The scope of the present invention is not limited to structures and functions specifically described herein and is also intended to include devices which have the capacity to yield a structure, or perform a function, described herein, such that even though users of the device may not use the capacity, they are, if they so desire, able to modify the device to obtain the structure or function.

Features of the present invention, including operations, which are described in the context of separate embodiments, may also be provided in combination in a single embodiment. For example, a system embodiment is intended to include a corresponding process embodiment and vice versa. Also, each system embodiment is intended to include a server-centered “view” or client centered “view”, or “view” from any other node of the system, of the entire functionality of the system, computer-readable medium, apparatus, including only those functionalities performed at that server or client or node. Features may also be combined with features known in the art and particularly, although not limited to, those described in the Background section or in publications mentioned therein.

Conversely, features of the invention, including operations, which are described for brevity in the context of a single embodiment or in a certain order, may be provided separately or in any suitable subcombination, including with features known in the art (particularly, although not limited to, those described in the Background section or in publications mentioned therein) or in a different order. “e.g.” is used herein in the sense of a specific example which is not intended to be limiting. Each method may comprise some or all of the operations illustrated or described, suitably ordered e.g. as illustrated or described herein.

Devices, apparatus or systems shown coupled in any of the drawings may in fact be integrated into a single platform in certain embodiments or may be coupled via any appropriate wired or wireless coupling such as but not limited to optical fiber, Ethernet, Wireless LAN, HomePNA, power line communication, cell phone, PDA, Blackberry GPRS, Satellite including GPS, or other mobile delivery. It is appreciated that in the description and drawings shown and described herein, functionalities described or illustrated as systems and sub-units thereof can also be provided as methods and operations therewithin, and functionalities described or illustrated as methods and operations therewithin can also be provided as systems and sub-units thereof. The scale used to illustrate various elements in the drawings is merely exemplary and/or appropriate for clarity of presentation and is not intended to be limiting.

Claims

1. An anti-spoofing system operative for repulsing spoofing attacks in which an impostor presents a spoofed image of a registered end user, the system comprising:

a plurality of spoof artifacts identifiers including a processor configured for identifying a respective plurality of spoofed image artifacts in each of a stream of incoming images; and

a decision maker configured to determine an individual image in the stream is authentic only if a function of artifacts identified therein is less than a threshold criterion.

2. A system according to any preceding claim wherein the function of artifacts comprises the number of artifacts identified.

3. A system according to claim 1 or 2 wherein the artifact identifier includes a heuristic gradient detector operative to detect at least one heuristic typical of spoof attempts.

4. A system according to any preceding claim wherein the artifact identifier includes proximity detection.

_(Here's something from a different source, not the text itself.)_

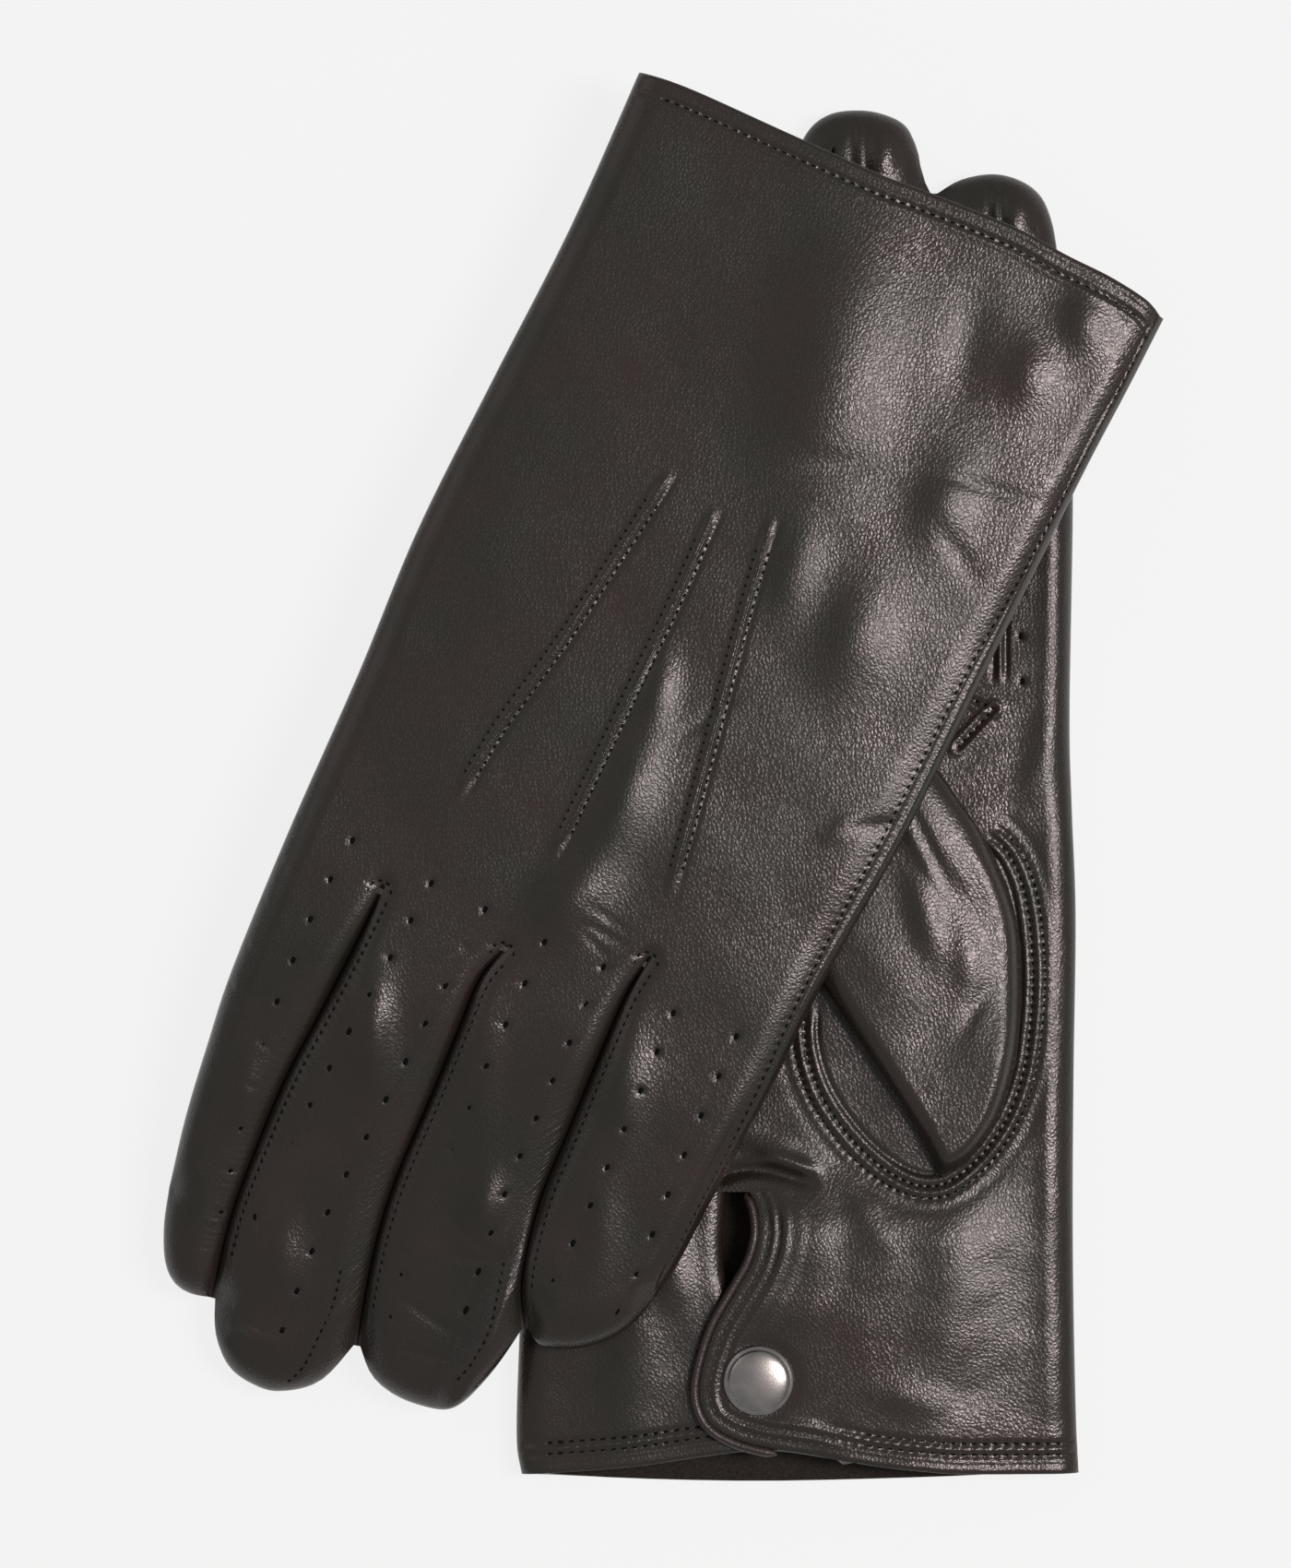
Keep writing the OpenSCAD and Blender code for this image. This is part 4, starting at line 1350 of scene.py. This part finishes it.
def leather(name, dark, light, rough):
    """Nappa: fine pebbled grain, its colour darker along the sunken borders between the pebbles, blotchy
    dye, and a satin finish that varies a little.
    """
    n = Nodes(name)
    pebbles = warped_pebbles(n, 1350.0)
    fine = n.noise(2600.0, 3.0, Roughness=0.6)["Fac"]
    broad = n.noise(52.0, 4.0, Roughness=0.5)["Fac"]
    n.bump(n.math("ADD", n.math("MULTIPLY", pebbles, 0.75), n.math("MULTIPLY", fine, 0.35)), 0.12, 0.00045)
    darker_pebble_borders = n.add("MixRGB", Fac=0.4)
    darker_pebble_borders.blend_type = "MULTIPLY"
    n.join(n.ramp(broad, [(0.34, dark), (0.68, light)]), darker_pebble_borders.inputs["Color1"])
    n.join(n.ramp(pebbles, [(0.0, grey(0.55)), (0.5, grey(1.0))]), darker_pebble_borders.inputs["Color2"])
    n.join(darker_pebble_borders.outputs[0], n.shader.inputs["Base Color"])
    wear = n.ramp(broad, [(0.3, grey(rough + 0.06)), (0.7, grey(rough - 0.05))])
    n.join(wear, n.shader.inputs["Roughness"])
    n.set(n.shader, Specular_IOR_Level=0.5)
    return n.material


def felted(name, scale, detail, stops, rough, shine, bump=None):
    """A material of two tones mixed by a fine noise, which may also roughen the surface."""
    n = Nodes(name)
    nap = n.noise(scale, detail)["Fac"]
    n.join(n.ramp(nap, stops), n.shader.inputs["Base Color"])
    if bump:
        n.bump(nap, *bump)
    n.set(n.shader, Roughness=rough, Specular_IOR_Level=shine)
    return n.material


def thread_material(name, dark, light, rough, shine):
    return felted(name, 3200.0, 2.0, [(0.3, grey(dark)), (0.7, grey(light))], rough, shine, (0.5, 0.0002))


def hole_shade_material():
    # Near-black plugs for the punched holes: painted shade where one looks into a hole.
    return felted("punched_hole", 2500.0, 2.0, [(0.2, grey(0.001)), (0.8, grey(0.005))], 0.95, 0.1)


def suede_material():
    """The unfinished inside of the leather: matte and felted."""
    stops = [(0.3, (0.014, 0.012, 0.010, 1)), (0.7, (0.032, 0.027, 0.023, 1))]
    return felted(SUEDE, 1800.0, 4.0, stops, 0.9, 0.15, (0.5, 0.0003))


def steel_material():
    """Blackened steel, matte and finely brushed, a little worn."""
    n = Nodes("gunmetal")
    haze = n.noise(500.0, 4.0)["Fac"]
    stops = [(0.3, (0.26, 0.248, 0.241, 1)), (0.7, (0.36, 0.344, 0.334, 1))]
    n.join(n.ramp(haze, stops), n.shader.inputs["Base Color"])
    n.join(n.ramp(haze, [(0.3, grey(0.3)), (0.7, grey(0.25))]), n.shader.inputs["Roughness"])
    n.bump(n.noise(4200.0, 2.0)["Fac"], 0.15, 0.0001)
    n.set(n.shader, Metallic=1.0)
    return n.material


# ---- Stage ----

def camera():
    data = bpy.data.cameras.new("camera")
    data.lens = SENSOR * (CAMERA_UP - SHEET_TOP) / FRAME_TALL
    data.sensor_width = SENSOR
    data.clip_end = 10.0
    obj = bpy.data.objects.new("camera", data)
    obj.location = Vector((*CAMERA_AT, CAMERA_UP)) * MM
    bpy.context.scene.collection.objects.link(obj)
    bpy.context.scene.camera = obj


def area_light(name, place, size, power, colour):
    data = bpy.data.lights.new(name, "AREA")
    data.shape = "RECTANGLE"
    data.size, data.size_y = size
    data.energy = power
    data.color = colour
    obj = bpy.data.objects.new(name, data)
    obj.location = place
    obj.rotation_euler = (-Vector(place)).to_track_quat("-Z", "Y").to_euler()
    bpy.context.scene.collection.objects.link(obj)


FLOOR_HALF = 3.0         # metres
FLOOR_Z = -0.0003        # metres; just under the gloves


def stage():
    corners = [(-FLOOR_HALF, -FLOOR_HALF, FLOOR_Z), (FLOOR_HALF, -FLOOR_HALF, FLOOR_Z),
               (FLOOR_HALF, FLOOR_HALF, FLOOR_Z), (-FLOOR_HALF, FLOOR_HALF, FLOOR_Z)]
    floor = plain_piece("floor", corners, [[0, 1, 2, 3]], floor_material())
    area_light("key", (0.57, 0.03, 1.07), (0.22, 0.50), 9.6, (1.0, 0.87, 0.855))
    area_light("fill", (-0.9, 0.5, 0.7), (0.8, 0.8), 0.8, (1.0, 0.96, 0.93))
    world = bpy.data.worlds.new("studio")
    world.use_nodes = True
    world.node_tree.nodes["Background"].inputs["Color"].default_value = grey(1.0)
    world.node_tree.nodes["Background"].inputs["Strength"].default_value = 0.385
    bpy.context.scene.world = world
    bpy.context.scene.view_settings.view_transform = "Standard"


def floor_material():
    """A pale paper sweep; part of its brightness is its own, so that it stays even."""
    n = Nodes("pale_floor")
    n.set(n.shader, Base_Color=grey(0.08), Roughness=0.9, Specular_IOR_Level=0.0,
          Emission_Color=grey(1.0), Emission_Strength=0.83)
    return n.material


# ---- The pair ----

def finish_gloves():
    steel, hole = steel_material(), hole_shade_material()
    suede_material()     # every sheet takes it by name for its inner face
    # A near-black, matte copy of the thread for every row but the flap's: its darkness is painted shade in
    # the stitch holes and grooves.
    sunk = thread_material("sunk_thread", 0.0015, 0.005, 0.8, 0.12)
    waxed = thread_material("waxed_thread", 0.02, 0.045, 0.38, 0.6)
    nappa = leather("nappa", (0.0125, 0.0127, 0.0075, 1), (0.0250, 0.0160, 0.0140, 1), 0.265)
    # A darker, duller copy of the nappa for the fingers' side walls and the quirks, deep in the gaps: its
    # extra darkness is painted shade.
    side = leather("side_nappa", (0.009, 0.006, 0.005, 1), (0.016, 0.010, 0.009, 1), 0.5)
    rolled = leather("binding_nappa", (0.020, 0.013, 0.012, 1), (0.032, 0.021, 0.019, 1), 0.34)
    for glove in place_gloves():
        glove.leather, glove.side_leather, glove.binding = nappa, side, rolled
        hand_back(glove)
        hand_palm(glove)
        little_turn_up(glove)
        for k in range(4):
            finger_sheet(glove, k, True)
            finger_sheet(glove, k, False)
            side_strips(glove, k)
        thumb(glove)
        vent_flap(glove)
        binding(glove)
        snap_cap(glove, steel)
        point_folds(glove)
        back_rows(glove).build(sunk)
        palm_rows(glove).build(sunk, waxed)
        perforations(glove, BACK_HOLES, back_height, "back", hole)
        perforations(glove, PALM_HOLES, palm_height, "palm", hole)
    dress_cad(steel, side)


def dress_cad(steel, side):
    """Materials for the CAD pieces that stay: the inner snap parts and the quirks."""
    for name, obj in frame["nodes"].items():
        if obj.hide_render:
            continue
        # The quirks take the same darker side nappa: painted shade.
        finish = steel if "snap" in name else side
        obj.data.materials.clear()
        obj.data.materials.append(finish)


stage()
camera()
finish_gloves()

5. A system according to any preceding claim wherein the artifact identifier includes a lumiosity analyzer configured to map image luminosity distribution and to identify an artifact based on previously learned statistics regarding image luminosity distribution.

6. A system according to any preceding claim wherein the artifact identifier includes a Learning Block operative to learn a pattern of spoof attempts and capable to predict the next attempt type based on previously learned statistics.

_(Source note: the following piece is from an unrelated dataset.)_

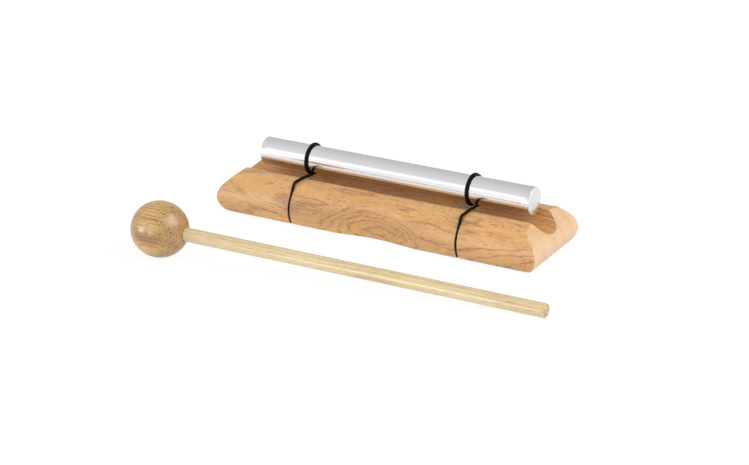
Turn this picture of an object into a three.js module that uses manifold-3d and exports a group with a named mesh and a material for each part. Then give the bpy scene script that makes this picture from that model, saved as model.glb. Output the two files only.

7. A system according to any preceding claim wherein the artifact identifier includes an oscillating pattern detector operative to map moiré patterns characteristic of video based spoofing attempts.

8. A system according to claim 2 wherein the threshold criterion stipulates that an individual image in the stream is authentic only if no (zero) artifacts are identified therein.

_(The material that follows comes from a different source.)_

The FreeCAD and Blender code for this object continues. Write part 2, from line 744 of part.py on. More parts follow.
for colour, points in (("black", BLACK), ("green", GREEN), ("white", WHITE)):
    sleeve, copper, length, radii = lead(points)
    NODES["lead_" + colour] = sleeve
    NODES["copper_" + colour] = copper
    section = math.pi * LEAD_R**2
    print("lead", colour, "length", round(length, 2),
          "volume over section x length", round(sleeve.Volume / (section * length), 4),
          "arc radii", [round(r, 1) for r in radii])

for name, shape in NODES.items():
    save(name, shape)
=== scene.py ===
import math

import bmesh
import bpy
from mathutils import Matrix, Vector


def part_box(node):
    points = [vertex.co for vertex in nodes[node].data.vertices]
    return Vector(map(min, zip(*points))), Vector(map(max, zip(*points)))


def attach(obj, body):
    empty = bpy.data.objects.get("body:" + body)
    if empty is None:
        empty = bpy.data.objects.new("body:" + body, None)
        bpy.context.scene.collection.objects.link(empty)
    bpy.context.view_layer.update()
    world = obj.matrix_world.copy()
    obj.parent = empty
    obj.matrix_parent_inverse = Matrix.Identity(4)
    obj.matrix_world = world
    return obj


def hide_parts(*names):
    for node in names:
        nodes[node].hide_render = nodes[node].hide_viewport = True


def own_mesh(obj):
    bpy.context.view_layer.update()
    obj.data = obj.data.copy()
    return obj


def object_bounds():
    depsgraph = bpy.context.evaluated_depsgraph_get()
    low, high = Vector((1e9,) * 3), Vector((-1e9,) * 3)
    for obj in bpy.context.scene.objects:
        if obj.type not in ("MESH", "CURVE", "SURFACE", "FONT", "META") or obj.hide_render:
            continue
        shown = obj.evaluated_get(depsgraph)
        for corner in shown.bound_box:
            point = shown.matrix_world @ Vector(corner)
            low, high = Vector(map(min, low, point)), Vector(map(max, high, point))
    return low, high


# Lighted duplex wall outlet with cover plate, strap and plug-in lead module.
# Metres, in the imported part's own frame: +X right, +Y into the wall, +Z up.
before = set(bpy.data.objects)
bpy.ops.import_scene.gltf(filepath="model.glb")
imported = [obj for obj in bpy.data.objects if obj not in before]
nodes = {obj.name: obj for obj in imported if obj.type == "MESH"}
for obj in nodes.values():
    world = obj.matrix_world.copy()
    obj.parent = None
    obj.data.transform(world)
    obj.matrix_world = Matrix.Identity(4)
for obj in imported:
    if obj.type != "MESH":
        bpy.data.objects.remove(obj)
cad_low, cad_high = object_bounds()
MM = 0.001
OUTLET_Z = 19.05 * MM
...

9. A system according to any preceding claim wherein at least one spoof artifact identifier is configured to detect spoofed image artifacts present in plural images within a repository, in computer storage, of spoofed facial images.

10. A repository, in computer storage, of spoofed facial images generated using a mobile device to image a spoof of a human face rather than the human face itself.

11. A repository according to claim 10 which also includes facial images which are not spoofs.

12. A repository according to claim 10 which also includes facial images which are not generated using a mobile device.

13. A repository, in computer storage, of spoofed facial images generated in the wild.

14. A system according to claim 9 wherein at least some of said images are generated using a mobile device.

15. A system according to claim 9 wherein at least some of said images are generated in the wild.

16. An anti-spoofing method operative for repulsing spoofing attacks in which an impostor presents a spoofed image of a registered end user, the method comprising:

Providing a plurality of spoof artifact identifiers including a processor configured for identifying a respective plurality of spoofed image artifacts in each of a stream of incoming images; and

Determining an individual image in the stream is authentic only if a function of artifacts identified therein is less than a threshold criterion.

17. A system according to claim 7 wherein the oscillating pattern detector is configured to:

Identify smooth image areas which contain potential oscillating-like patterns and extract image statistics therefrom;

Form corresponding feature vectors from the image statistics; and

detect oscillating patterns by classifying feature vectors as real or attack feature vectors.

18. A system according to claim 17 wherein said oscillating patterns are detected using Lagrangian Support Vector Machines (LSVMs).

19. A computer program product, comprising a non-transitory tangible computer readable medium having computer readable program code embodied therein, said computer readable program code adapted to be executed to implement a method for anti-spoofing operative for repulsing spoofing attacks in which an impostor presents a spoofed image of a registered end user, the method comprising:

Providing a plurality of spoof artifact identifiers including a processor configured for identifying a respective plurality of spoofed image artifacts in each of a stream of incoming images; and

Determining an individual image in the stream is authentic only if a function of artifacts identified therein is less than a threshold criterion.